Anders is dat – en daar wilde ik het eens even over hebben – bij een vaak voorkomend misverstand in tekst: het beschrijven van waarnemingen van emoties. Alleen deze constructie moet je waarschijnlijk al drie keer lezen. ‘Ik merk dat ik voel dat ik wil…’ Of: ‘Ik zie dat er iets gebeurt dat mijn aandacht trekt.’ Dat kan korter.
Voorbeeldje dus maar.
“Ik merkte dat ik een verlangen voelde opkomen naar een ijsje.”
Dat kan korter! En dat moet ook korter, want met deze zin bied je je lezer te veel afstand tot je hoofdpersoon. Hoofdpersoon beschouwt zichzelf, dus lezer blijft ook maar een beetje toerist. Je lezer moet kunnen wonen in het hoofd van degene die spreekt in je verhaal. Beter is dus al:
“Ik voelde een verlangen opkomen naar een ijsje.”
Alleen is er geen  hond die zoiets in alle ernst over zichzelf zegt. Het is nog geen echte taal, je krijgt als lezer een mededeling over een proces dat eigenlijk helemaal niet zo interessant is. Dat kan korter.
“Ik had zin in een ijsje,” zou een hoofdpersoon kunnen toegeven.

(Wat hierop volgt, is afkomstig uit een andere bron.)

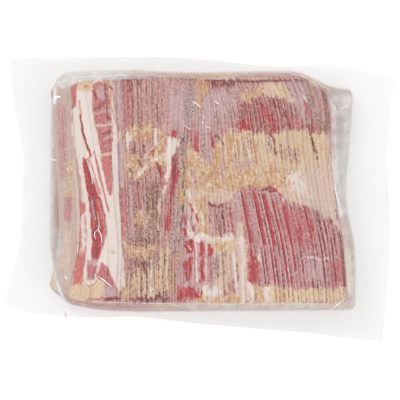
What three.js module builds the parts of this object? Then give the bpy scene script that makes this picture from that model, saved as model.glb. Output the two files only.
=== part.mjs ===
// A clear vacuum pouch of sliced bacon. It lies flat, with two layers of overlapping slices under the film.
// Units are millimetres. X runs along the pouch, Y along the slices, and Z up from the surface it lies on.
// The origin is under the middle of the pouch. The pouch and what it is shrunk onto are one closed solid.

import * as THREE from "three";

// The colour of streaky bacon under clear film.
const POUCH_LOOK = { color: "#c79aa0", roughness: 0.3, metalness: 0 };

// Heights.
const LAYER_HEIGHT = 22;
const SEAM_HEIGHT = 5.5;
const EDGE_HEIGHT = 2.4;
const MARGIN_WAVE = 1.7;
const MARGIN_WAVE_LENGTH = 92;
const FILM_THICKNESS = 0.8;

// Slices.
const LEFT_STACK_SLICES = 14;
const RIGHT_STACK_SLICES = 36;
const FLAT_SLICE_EDGES = [0.3, 0.56, 0.86];
const SLICE_STEP = 1.5;
const FLAT_SLICE_STEP = 1.5;
const STEP_WIDTH = 0.8;
const PITCH_SPREAD = 0.45;
const LEFT_STACK_LEAN = 0.06;
const RIGHT_STACK_LEAN = 0.12;
const FLAT_SLICE_LEAN = 0.1;

// The groove between the two stacks, and the crown of the upper face.
const GROOVE_DEPTH = 3.2;
const GROOVE_HALF_WIDTH = 5;
const CROWN = 2.4;
const FACE_HALF = { x: 150, y: 120 };

// How the film comes down from each side of the upper face, as the width of the slope in plan.
const SLOPE = { left: 23, right: 8, bottom: 8, top: 8 };
const FOOT_SLOPE = 6.5;
const FOOT_ROUND = 6;
const WALL_FULLNESS = 2.3;

// Corner radii in plan.
const FOOT_CORNER = { leftTop: 12, leftBottom: 14, rightTop: 8, rightBottom: 7 };
const FACE_CORNER = { leftTop: 7, leftBottom: 8, rightTop: 12, rightBottom: 6 };
const RELIEF_FADE = 5;
const RELIEF_ON_WALLS = 0.35;

// Upright lines. Each gives its X at these Y stations, from the top of the pouch down.
const UPRIGHT_STATIONS = { first: 150, step: -50 };
const POUCH_LEFT = [-200, -196, -187, -187, -190.5, -204, -212];
const FOOT_LEFT = [-148, -156, -157.5, -157.5, -157.5, -149, -132];
const FACE_LEFT = [-138, -134.5, -131, -126.5, -127.5, -139, -145];
const STACK_LEFT = [-89, -88, -86, -84.5, -82, -84.5, -87];
const GROOVE = [-8, -14, -18, -17.5, -22.5, -23.5, -27];
const FACE_RIGHT = [118, 135, 136.5, 142, 150, 154.5, 156];
const FOOT_RIGHT = [160, 160.5, 157, 154, 163, 163.8, 161];
const POUCH_RIGHT = [213, 202, 197, 199, 200, 197, 192.5];

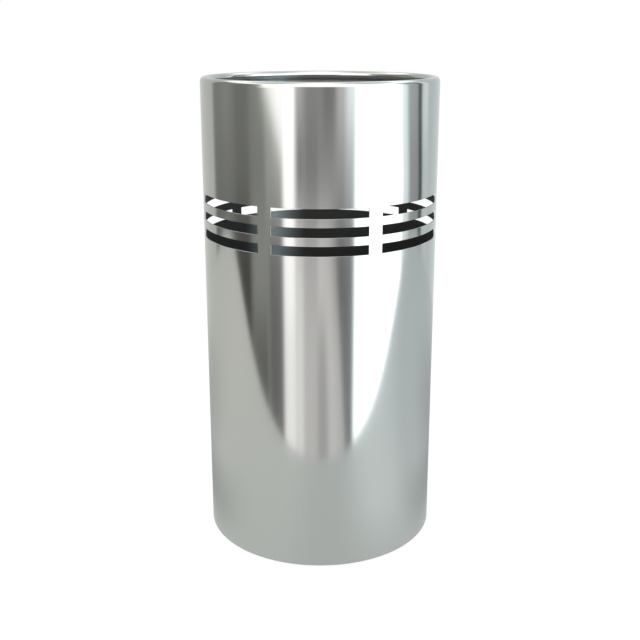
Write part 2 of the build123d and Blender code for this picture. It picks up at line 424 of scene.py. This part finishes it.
# %% Small helpers for edit mode
def add(name, primitive, **settings):
    """Adds a primitive with nothing else selected, puts its place in its mesh, and edits it."""
    bpy.ops.object.select_all(action="DESELECT")
    primitive(**settings)
    bpy.ops.object.transform_apply(location=True, rotation=True, scale=True)
    bpy.context.object.name = name
    bpy.context.object.data.name = name
    bpy.ops.object.mode_set(mode="EDIT")
    bpy.ops.mesh.select_mode(type="VERT")
    bpy.ops.mesh.select_all(action="SELECT")
    return bpy.context.object


def pick(kind, test):
    """Selects the vertices, edges or faces for which the test holds, and nothing else."""
    bpy.ops.mesh.select_mode(type={"verts": "VERT", "edges": "EDGE", "faces": "FACE"}[kind])
    bpy.ops.mesh.select_all(action="DESELECT")
    mesh = bmesh.from_edit_mesh(bpy.context.object.data)
    chosen = [part for part in getattr(mesh, kind) if test(part)]
    for part in chosen:
        part.select_set(True)
    bmesh.update_edit_mesh(bpy.context.object.data)
    return len(chosen)


def middle(part):
    """The middle of an edge or a face."""
    return sum((corner.co for corner in part.verts), Vector()) / len(part.verts)


def apply(piece, kind, **settings):
    """Adds a modifier and applies it."""
    modifier = piece.modifiers.new(kind.lower(), kind)
    for name, value in settings.items():
        setattr(modifier, name, value)
    bpy.ops.object.modifier_apply(modifier=modifier.name)


print("edit helpers ready")

# %% Draw the line up the back of the tube
start = (0, RADIUS, FOOT_EDGE)
tube = add("tube_sheet", bpy.ops.mesh.primitive_plane_add, size=SHEET, location=start)
bpy.ops.mesh.merge(type="CENTER")

bead_start = TOP - BEAD_RADIUS
levels = [level for top in slot_rows for level in (top, top - SLOT_HEIGHT)]
levels = sorted(levels) + [bead_start - SHEET, bead_start]
below = FOOT_EDGE
for level in levels:
    bpy.ops.mesh.extrude_region_move(TRANSFORM_OT_translate={"value": (0, 0, level - below)})
    below = level
print("line drawn through", len(levels) + 1, "levels")

# %% Roll the bead, inwards from the top of the line
BEAD_STEPS = 32
bead_centre = (0, RADIUS - BEAD_RADIUS, bead_start)
bpy.ops.mesh.spin(steps=BEAD_STEPS, angle=BEAD_CURL, center=bead_centre, axis=(-1, 0, 0))
print("bead rolled:", len(bmesh.from_edit_mesh(tube.data).verts), "points on the line")

# %% Spin the line round the axis, a post and a slot at a time
SEAM_TURN = 0.0003 / RADIUS  # half the width of the weld
SLOT_STEPS = 54
POST_STEPS = 8
turns = [(SEAM_TURN, 1), (post_turn / 2 - SEAM_TURN, 4)]
for gap in range(SLOTS):
    turns += [(slot_turn, SLOT_STEPS), (post_turn, POST_STEPS)]
turns[-1:] = [(post_turn / 2 - SEAM_TURN, 4), (SEAM_TURN, 1)]
bpy.ops.mesh.select_all(action="SELECT")
for angle, steps in turns:
    bpy.ops.mesh.spin(steps=steps, angle=angle, center=(0, 0, 0), axis=(0, 0, 1))
bpy.ops.mesh.select_all(action="SELECT")
bpy.ops.mesh.remove_doubles(threshold=0.00001)
print("swept to", len(bmesh.from_edit_mesh(tube.data).faces), "faces")

# %% Cut the slots and draw in the weld
def round_from_back(point):
    """The angle round the axis from the middle of the back, from 0 to a full turn."""
    return atan2(point.x, point.y) % tau


def in_slot(face):
    """Whether a face of the wall lies in one of the slots."""
    place = middle(face)
    from_post = (round_from_back(place) - post_turn / 2) % (tau / SLOTS)
    return from_post < slot_turn and any(top - SLOT_HEIGHT < place.z < top for top in slot_rows)


opened = pick("faces", in_slot)
bpy.ops.mesh.delete(type="FACE")
bpy.ops.mesh.select_all(action="SELECT")
bpy.ops.mesh.normals_make_consistent(inside=False)
lowest = min(bmesh.from_edit_mesh(tube.data).faces, key=lambda face: middle(face).z)
if lowest.normal.dot(middle(lowest)) < 0:
    bpy.ops.mesh.flip_normals()

WELD_DEPTH = 0.00003
on_wall = RADIUS - SHEET / 2


def on_weld(point):
    """Whether a vertex lies on the line up the back of the wall."""
    x, y, z = point.co
    return abs(x) < 1e-6 and y > on_wall and z < bead_start


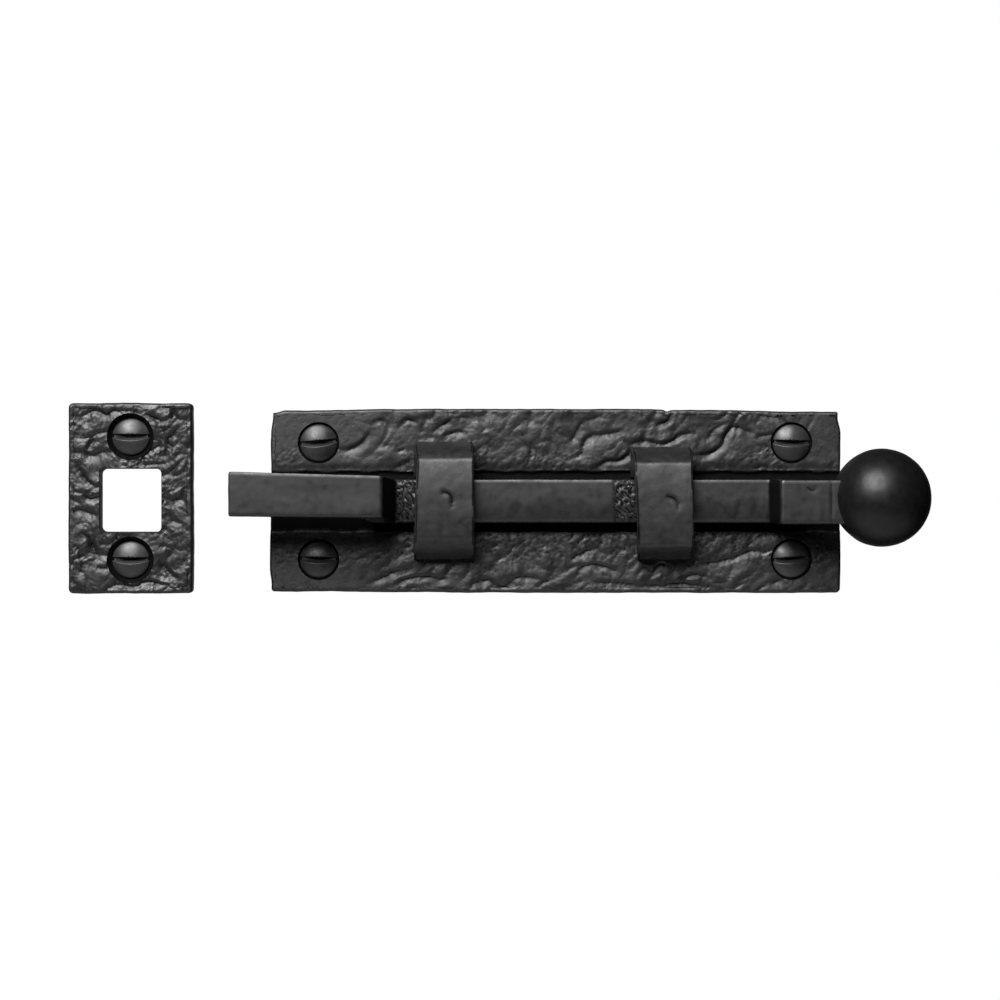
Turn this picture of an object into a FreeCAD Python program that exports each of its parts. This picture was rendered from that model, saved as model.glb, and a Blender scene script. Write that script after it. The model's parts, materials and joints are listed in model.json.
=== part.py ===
import FreeCAD, Part
import math
import os

from FreeCAD import Vector

os.makedirs("parts", exist_ok=True)

# A cast slide bolt with a ball knob, and its separate keep.
# The origin is the centre of the backplate's back face, which lies on the door.
# +X runs along the bolt towards the knob, +Y goes into the door and +Z is up.
# A height is a distance out from the door's face, so it lies at y = -height.
# All sizes are in millimetres.

# Backplate
plate_length = 101.6
plate_width = 32.9
plate_thickness = 3.5
corner_radius = 0.8
edge_chamfer = 0.5
channel_width = 10.5
channel_depth = 1.0

# Staples: cast bridges over the bolt, held by two round tenons peened behind the plate
staple_length = 10.9
front_staple_x = -19.7
rear_staple_x = 18.8
staple_crown = 2.4
staple_lean = 3.4
staple_foot_margin = 1.4
staple_edge_radius = 0.5
staple_corner_radius = 1.2
tenon_radius = 1.6
tenon_gap = 0.1
tenon_web = 0.7
peen_radius = 2.4
peen_depth = 0.7
peen_recess = 0.05

# Bolt bar: a low run under the staples, with the nose and the neck cranked outwards
bar_width = 7.6
bar_thickness = 6.0
bar_edge_chamfer = 0.5
bar_floor_gap = 0.1
bar_side_gap = 0.45
bar_top_gap = 0.4
nose_overhang = 6.1
nose_tip_width = 8.1
nose_tip_shift = 1.2
nose_root_shift = 0.8
nose_slope_run = 2.0
neck_width = 8.1
neck_slope_run = 1.3

# Travel of the bolt each way from where it is stored
retract_travel = 3.1
throw_travel = 13.4

# Ball knob on a spigot in the neck's end
knob_diameter = 17.2
knob_overhang = 6.0
knob_rise = 0.6
knob_plate_gap = 0.55
spigot_radius = 2.0
spigot_depth = 6.0
spigot_gap = 0.02

# Friction spring: a bowed leaf in a pocket under the bar, riveted at one end
pocket_length = 21.0
pocket_width = 4.4
pocket_depth = 1.7
pocket_x = 0.0
spring_width = 3.6
spring_thickness = 0.3
spring_tab = 5.0
spring_end_gap = 0.6
spring_floor_gap = 0.05
rivet_radius = 0.8
rivet_gap = 0.02
rivet_depth = 2.0
rivet_head_radius = 1.4
rivet_head_height = 0.5

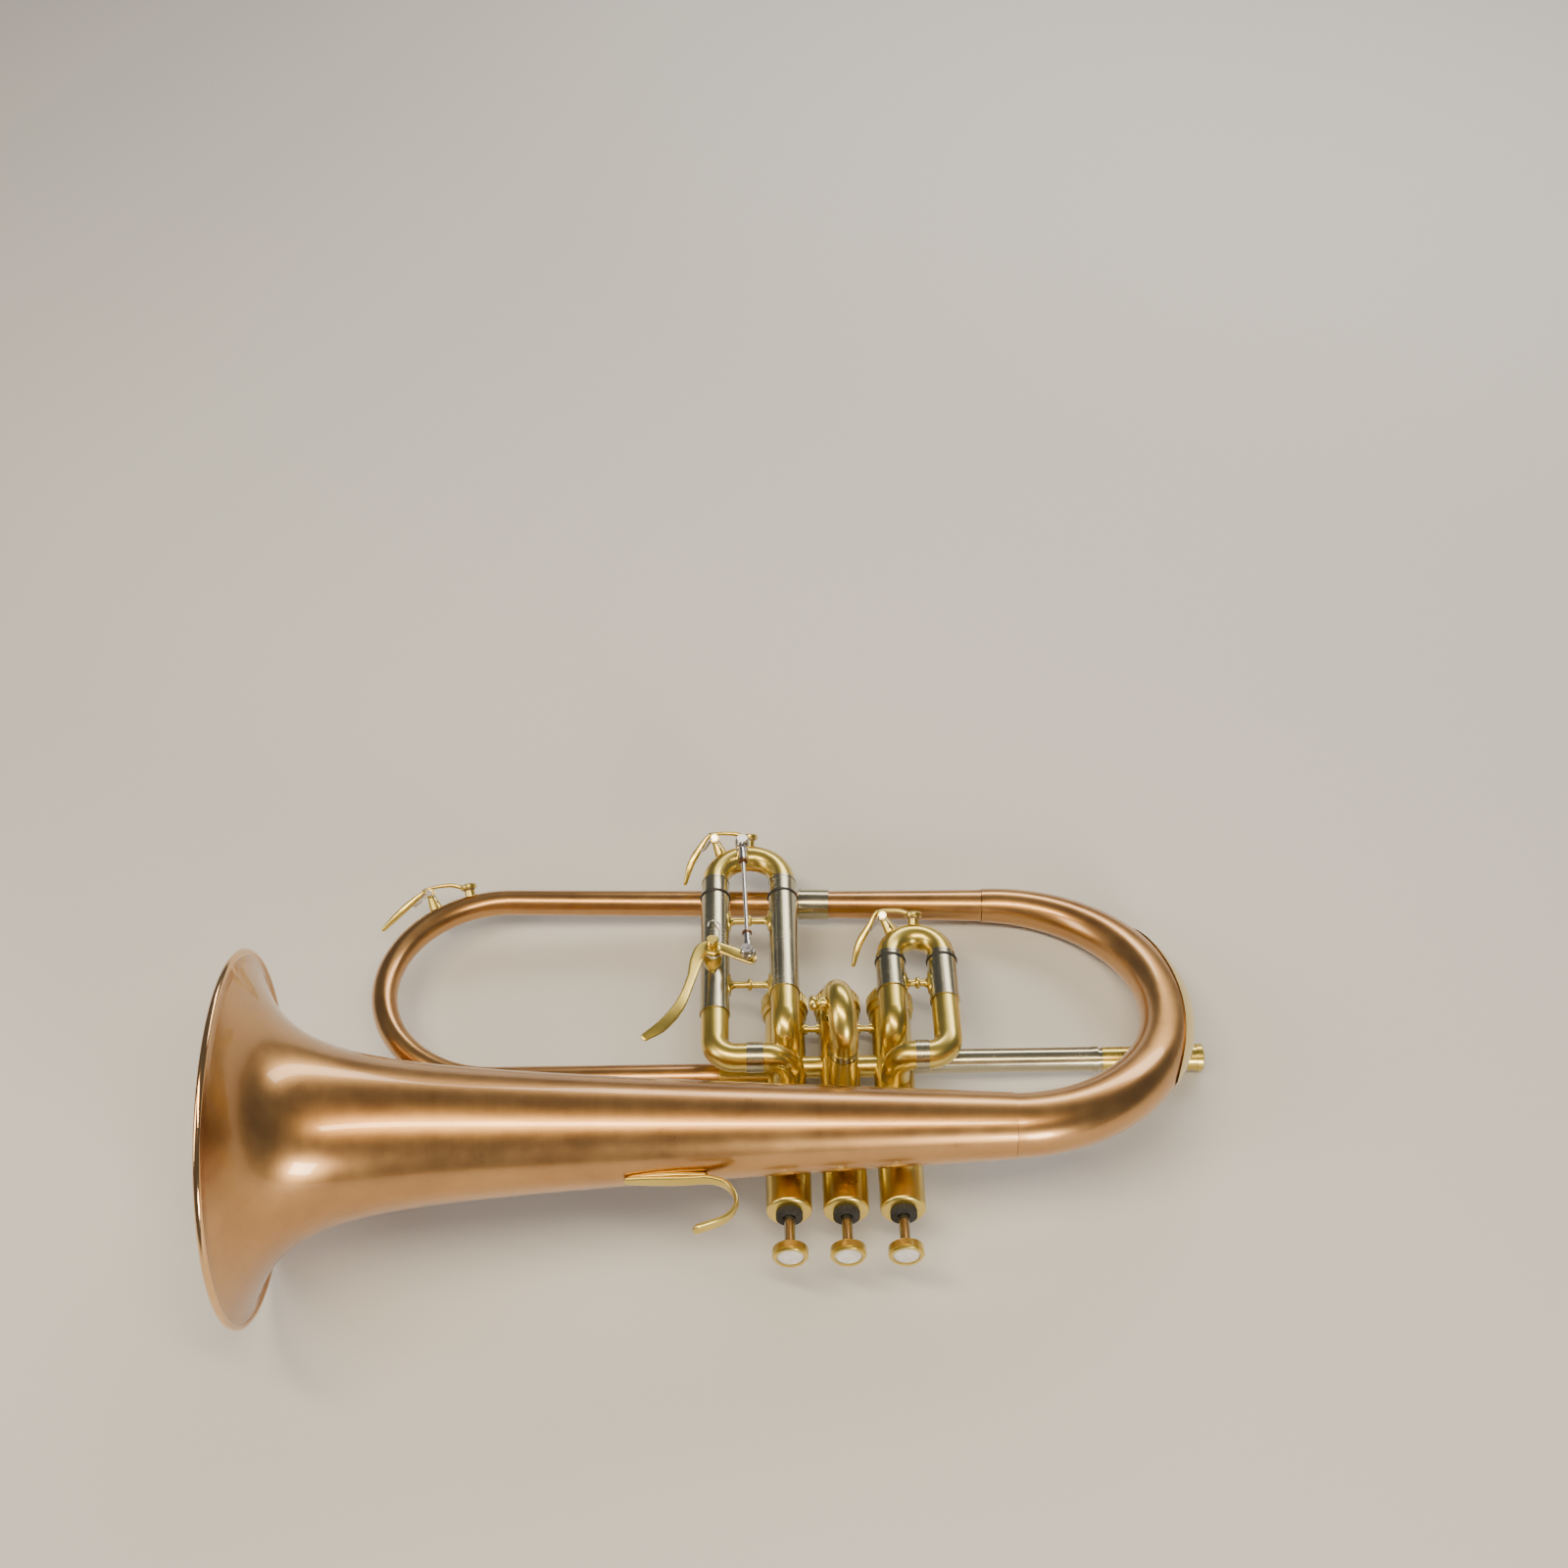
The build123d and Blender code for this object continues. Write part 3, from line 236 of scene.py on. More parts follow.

En nog beter, want actiever en persoonlijk, zodat lezer in real time kan aanschuiven bij de opdringerige emotie – het verlangen naar een ijsje:
“Een ijsje! Ik zou er een moord voor doen.”

Nog eens: show don’t tell

De getrainde en geharde schrijver gaat nog een stapje verder. Hij baant zich onbevreesd een pad door de ‘show-don’t’-tell-jungle’ en komt af met een alinea als:
“Ik zag het peutertje al van ver aan komen dribbelen. Jaspunt van papa in haar ene handje, ijsje in de andere. Toen ze vlakbij was zette ik geroutineerd een spurt in en was de hoek al om met het hoorntje in mijn hand voordat de papa het lege handje zag van de kleine, die brullend op de stoep terecht was gekomen. IJs. Ik hou ervan.”
Ja. Dat kan wel degelijk korter. Maar hier heb je als schrijver wel meer lol van. Kwestie van kiezen waar je je woorden aan besteedt. Wel aan kleurrijke schetsen die je lezer meeslepen, ontvoeren, op schoot zetten van je verhaal. Niet aan omslachtige wolsliertwoorden die een uitdeiend muf moeras creeren tussen je hoofdpersoon en je lezer. Dat kan korter:
Schrijf zo beeldend en direct mogelijk.